■ **Raw data**

═══

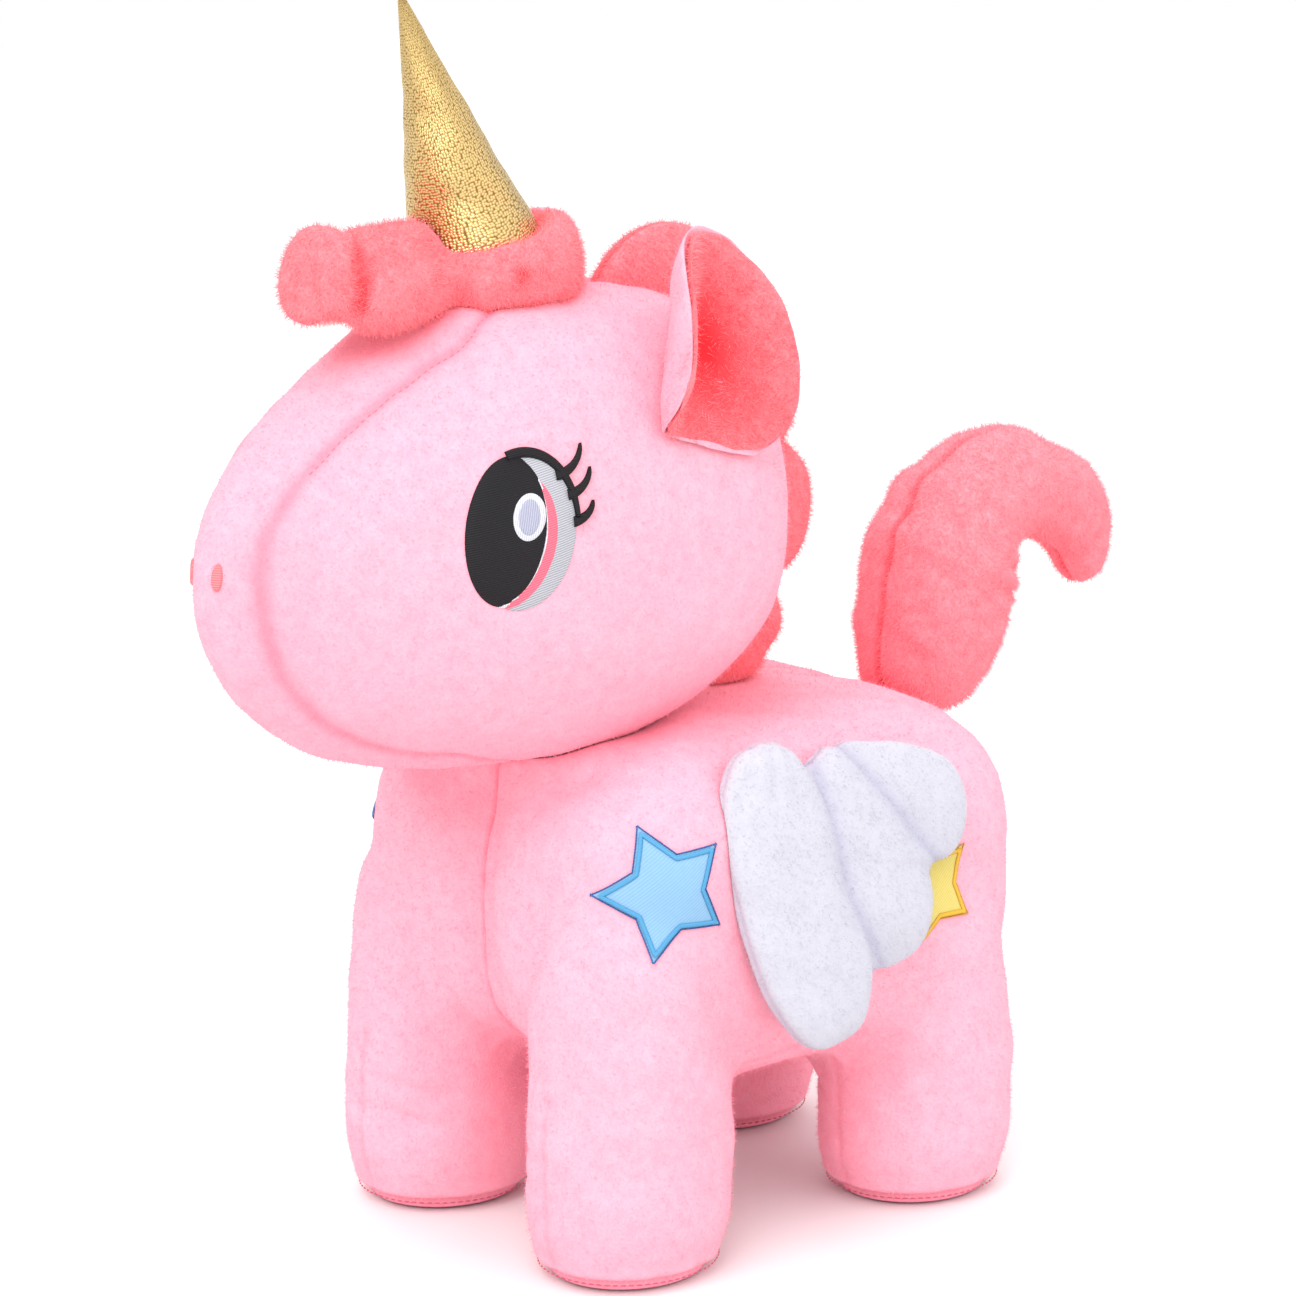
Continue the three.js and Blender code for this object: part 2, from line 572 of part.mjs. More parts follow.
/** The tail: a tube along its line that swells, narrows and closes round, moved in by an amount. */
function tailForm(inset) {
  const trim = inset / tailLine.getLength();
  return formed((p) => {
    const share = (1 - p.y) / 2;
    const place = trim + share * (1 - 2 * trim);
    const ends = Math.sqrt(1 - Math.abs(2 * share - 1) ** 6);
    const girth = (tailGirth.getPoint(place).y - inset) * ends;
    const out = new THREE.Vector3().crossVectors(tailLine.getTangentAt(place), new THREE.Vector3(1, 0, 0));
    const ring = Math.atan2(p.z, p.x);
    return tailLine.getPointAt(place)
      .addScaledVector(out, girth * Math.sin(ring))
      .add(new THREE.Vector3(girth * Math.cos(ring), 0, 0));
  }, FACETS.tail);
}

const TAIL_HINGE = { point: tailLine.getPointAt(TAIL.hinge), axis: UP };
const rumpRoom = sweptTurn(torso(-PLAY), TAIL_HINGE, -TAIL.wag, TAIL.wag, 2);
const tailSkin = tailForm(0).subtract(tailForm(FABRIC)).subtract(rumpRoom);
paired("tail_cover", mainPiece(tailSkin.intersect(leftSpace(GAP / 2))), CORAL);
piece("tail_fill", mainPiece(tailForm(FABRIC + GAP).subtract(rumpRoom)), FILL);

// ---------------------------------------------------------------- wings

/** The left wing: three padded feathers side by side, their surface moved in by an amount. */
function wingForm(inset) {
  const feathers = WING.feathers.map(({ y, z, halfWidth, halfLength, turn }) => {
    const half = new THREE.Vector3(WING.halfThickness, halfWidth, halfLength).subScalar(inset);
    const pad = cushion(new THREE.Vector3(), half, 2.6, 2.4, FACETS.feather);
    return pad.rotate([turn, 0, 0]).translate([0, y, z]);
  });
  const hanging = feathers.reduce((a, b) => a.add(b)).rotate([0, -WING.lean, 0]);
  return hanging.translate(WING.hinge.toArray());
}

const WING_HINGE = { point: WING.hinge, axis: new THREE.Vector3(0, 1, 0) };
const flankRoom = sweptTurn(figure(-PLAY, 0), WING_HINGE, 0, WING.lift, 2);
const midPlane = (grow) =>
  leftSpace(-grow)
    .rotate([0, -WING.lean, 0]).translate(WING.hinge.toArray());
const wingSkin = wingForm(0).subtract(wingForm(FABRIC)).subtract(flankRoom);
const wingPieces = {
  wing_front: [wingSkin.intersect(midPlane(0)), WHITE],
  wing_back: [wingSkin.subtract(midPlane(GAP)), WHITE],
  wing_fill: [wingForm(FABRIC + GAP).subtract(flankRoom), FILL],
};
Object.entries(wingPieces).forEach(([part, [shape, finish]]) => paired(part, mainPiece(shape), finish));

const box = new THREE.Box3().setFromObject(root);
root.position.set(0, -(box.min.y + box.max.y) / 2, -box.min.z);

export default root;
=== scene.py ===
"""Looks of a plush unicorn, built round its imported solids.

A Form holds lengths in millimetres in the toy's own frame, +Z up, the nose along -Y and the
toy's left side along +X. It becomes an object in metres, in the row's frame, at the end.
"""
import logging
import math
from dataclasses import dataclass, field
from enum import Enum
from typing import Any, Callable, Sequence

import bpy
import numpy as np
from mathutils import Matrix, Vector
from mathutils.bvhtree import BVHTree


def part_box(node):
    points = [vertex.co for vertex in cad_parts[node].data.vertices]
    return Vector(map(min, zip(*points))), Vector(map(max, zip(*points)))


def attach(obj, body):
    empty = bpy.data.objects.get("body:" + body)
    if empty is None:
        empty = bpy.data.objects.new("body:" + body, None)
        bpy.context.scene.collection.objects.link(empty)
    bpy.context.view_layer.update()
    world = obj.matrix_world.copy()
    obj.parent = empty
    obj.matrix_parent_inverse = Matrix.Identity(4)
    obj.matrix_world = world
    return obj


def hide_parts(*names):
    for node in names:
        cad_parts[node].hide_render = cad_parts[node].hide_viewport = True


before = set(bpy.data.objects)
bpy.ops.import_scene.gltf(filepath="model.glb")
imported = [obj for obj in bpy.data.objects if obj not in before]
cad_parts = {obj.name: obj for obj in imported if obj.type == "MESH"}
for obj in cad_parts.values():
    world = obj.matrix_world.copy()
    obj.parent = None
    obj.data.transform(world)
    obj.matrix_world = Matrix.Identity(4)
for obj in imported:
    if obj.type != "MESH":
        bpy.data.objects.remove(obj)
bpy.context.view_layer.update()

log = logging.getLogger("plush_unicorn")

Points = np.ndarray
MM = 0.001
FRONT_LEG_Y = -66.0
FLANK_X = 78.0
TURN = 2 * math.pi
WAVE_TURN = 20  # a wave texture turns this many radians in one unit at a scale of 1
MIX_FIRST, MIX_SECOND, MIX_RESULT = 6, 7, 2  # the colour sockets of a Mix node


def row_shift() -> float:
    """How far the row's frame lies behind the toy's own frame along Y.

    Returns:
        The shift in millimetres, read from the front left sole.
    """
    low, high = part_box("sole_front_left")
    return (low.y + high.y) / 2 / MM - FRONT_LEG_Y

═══

■ **Exercise goal**
Write out every line of the material again, exactly as it reads.

■ **Task output**
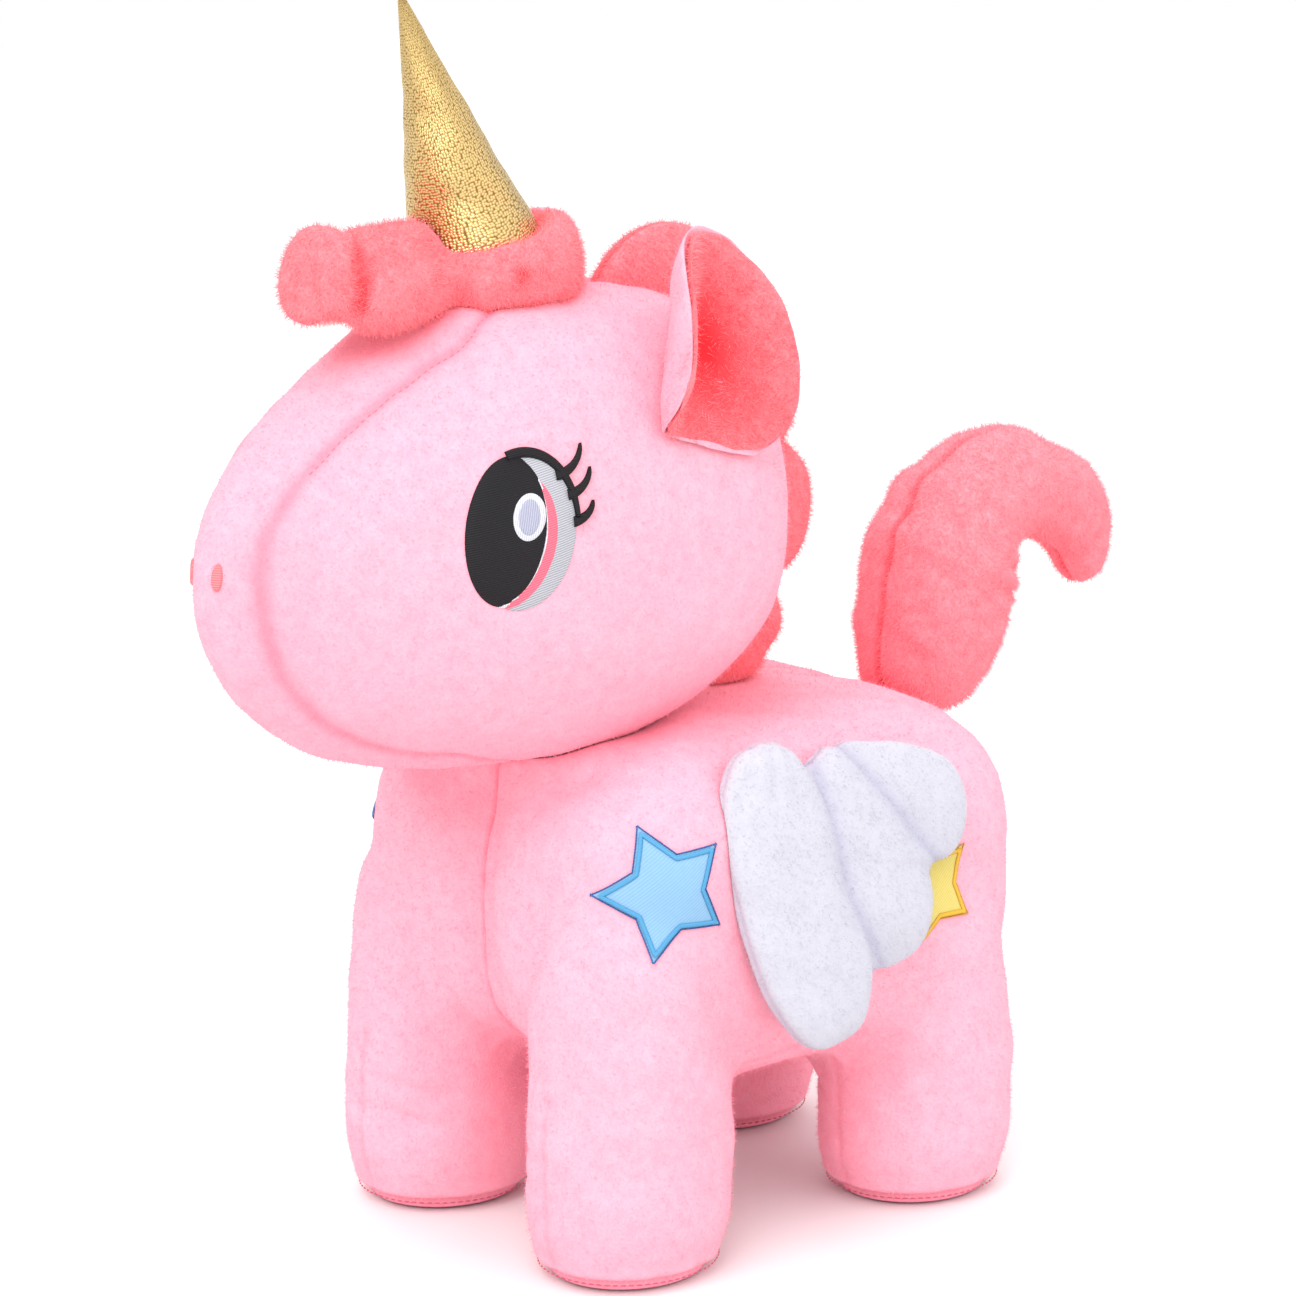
Continue the three.js and Blender code for this object: part 2, from line 572 of part.mjs. More parts follow.
/** The tail: a tube along its line that swells, narrows and closes round, moved in by an amount. */
function tailForm(inset) {
  const trim = inset / tailLine.getLength();
  return formed((p) => {
    const share = (1 - p.y) / 2;
    const place = trim + share * (1 - 2 * trim);
    const ends = Math.sqrt(1 - Math.abs(2 * share - 1) ** 6);
    const girth = (tailGirth.getPoint(place).y - inset) * ends;
    const out = new THREE.Vector3().crossVectors(tailLine.getTangentAt(place), new THREE.Vector3(1, 0, 0));
    const ring = Math.atan2(p.z, p.x);
    return tailLine.getPointAt(place)
      .addScaledVector(out, girth * Math.sin(ring))
      .add(new THREE.Vector3(girth * Math.cos(ring), 0, 0));
  }, FACETS.tail);
}

const TAIL_HINGE = { point: tailLine.getPointAt(TAIL.hinge), axis: UP };
const rumpRoom = sweptTurn(torso(-PLAY), TAIL_HINGE, -TAIL.wag, TAIL.wag, 2);
const tailSkin = tailForm(0).subtract(tailForm(FABRIC)).subtract(rumpRoom);
paired("tail_cover", mainPiece(tailSkin.intersect(leftSpace(GAP / 2))), CORAL);
piece("tail_fill", mainPiece(tailForm(FABRIC + GAP).subtract(rumpRoom)), FILL);

// ---------------------------------------------------------------- wings

/** The left wing: three padded feathers side by side, their surface moved in by an amount. */
function wingForm(inset) {
  const feathers = WING.feathers.map(({ y, z, halfWidth, halfLength, turn }) => {
    const half = new THREE.Vector3(WING.halfThickness, halfWidth, halfLength).subScalar(inset);
    const pad = cushion(new THREE.Vector3(), half, 2.6, 2.4, FACETS.feather);
    return pad.rotate([turn, 0, 0]).translate([0, y, z]);
  });
  const hanging = feathers.reduce((a, b) => a.add(b)).rotate([0, -WING.lean, 0]);
  return hanging.translate(WING.hinge.toArray());
}

const WING_HINGE = { point: WING.hinge, axis: new THREE.Vector3(0, 1, 0) };
const flankRoom = sweptTurn(figure(-PLAY, 0), WING_HINGE, 0, WING.lift, 2);
const midPlane = (grow) =>
  leftSpace(-grow)
    .rotate([0, -WING.lean, 0]).translate(WING.hinge.toArray());
const wingSkin = wingForm(0).subtract(wingForm(FABRIC)).subtract(flankRoom);
const wingPieces = {
  wing_front: [wingSkin.intersect(midPlane(0)), WHITE],
  wing_back: [wingSkin.subtract(midPlane(GAP)), WHITE],
  wing_fill: [wingForm(FABRIC + GAP).subtract(flankRoom), FILL],
};
Object.entries(wingPieces).forEach(([part, [shape, finish]]) => paired(part, mainPiece(shape), finish));

const box = new THREE.Box3().setFromObject(root);
root.position.set(0, -(box.min.y + box.max.y) / 2, -box.min.z);

export default root;
=== scene.py ===
"""Looks of a plush unicorn, built round its imported solids.

A Form holds lengths in millimetres in the toy's own frame, +Z up, the nose along -Y and the
toy's left side along +X. It becomes an object in metres, in the row's frame, at the end.
"""
import logging
import math
from dataclasses import dataclass, field
from enum import Enum
from typing import Any, Callable, Sequence

import bpy
import numpy as np
from mathutils import Matrix, Vector
from mathutils.bvhtree import BVHTree


def part_box(node):
    points = [vertex.co for vertex in cad_parts[node].data.vertices]
    return Vector(map(min, zip(*points))), Vector(map(max, zip(*points)))


def attach(obj, body):
    empty = bpy.data.objects.get("body:" + body)
    if empty is None:
        empty = bpy.data.objects.new("body:" + body, None)
        bpy.context.scene.collection.objects.link(empty)
    bpy.context.view_layer.update()
    world = obj.matrix_world.copy()
    obj.parent = empty
    obj.matrix_parent_inverse = Matrix.Identity(4)
    obj.matrix_world = world
    return obj


def hide_parts(*names):
    for node in names:
        cad_parts[node].hide_render = cad_parts[node].hide_viewport = True


before = set(bpy.data.objects)
bpy.ops.import_scene.gltf(filepath="model.glb")
imported = [obj for obj in bpy.data.objects if obj not in before]
cad_parts = {obj.name: obj for obj in imported if obj.type == "MESH"}
for obj in cad_parts.values():
    world = obj.matrix_world.copy()
    obj.parent = None
    obj.data.transform(world)
    obj.matrix_world = Matrix.Identity(4)
for obj in imported:
    if obj.type != "MESH":
        bpy.data.objects.remove(obj)
bpy.context.view_layer.update()

log = logging.getLogger("plush_unicorn")

Points = np.ndarray
MM = 0.001
FRONT_LEG_Y = -66.0
FLANK_X = 78.0
TURN = 2 * math.pi
WAVE_TURN = 20  # a wave texture turns this many radians in one unit at a scale of 1
MIX_FIRST, MIX_SECOND, MIX_RESULT = 6, 7, 2  # the colour sockets of a Mix node


def row_shift() -> float:
    """How far the row's frame lies behind the toy's own frame along Y.

    Returns:
        The shift in millimetres, read from the front left sole.
    """
    low, high = part_box("sole_front_left")
    return (low.y + high.y) / 2 / MM - FRONT_LEG_Y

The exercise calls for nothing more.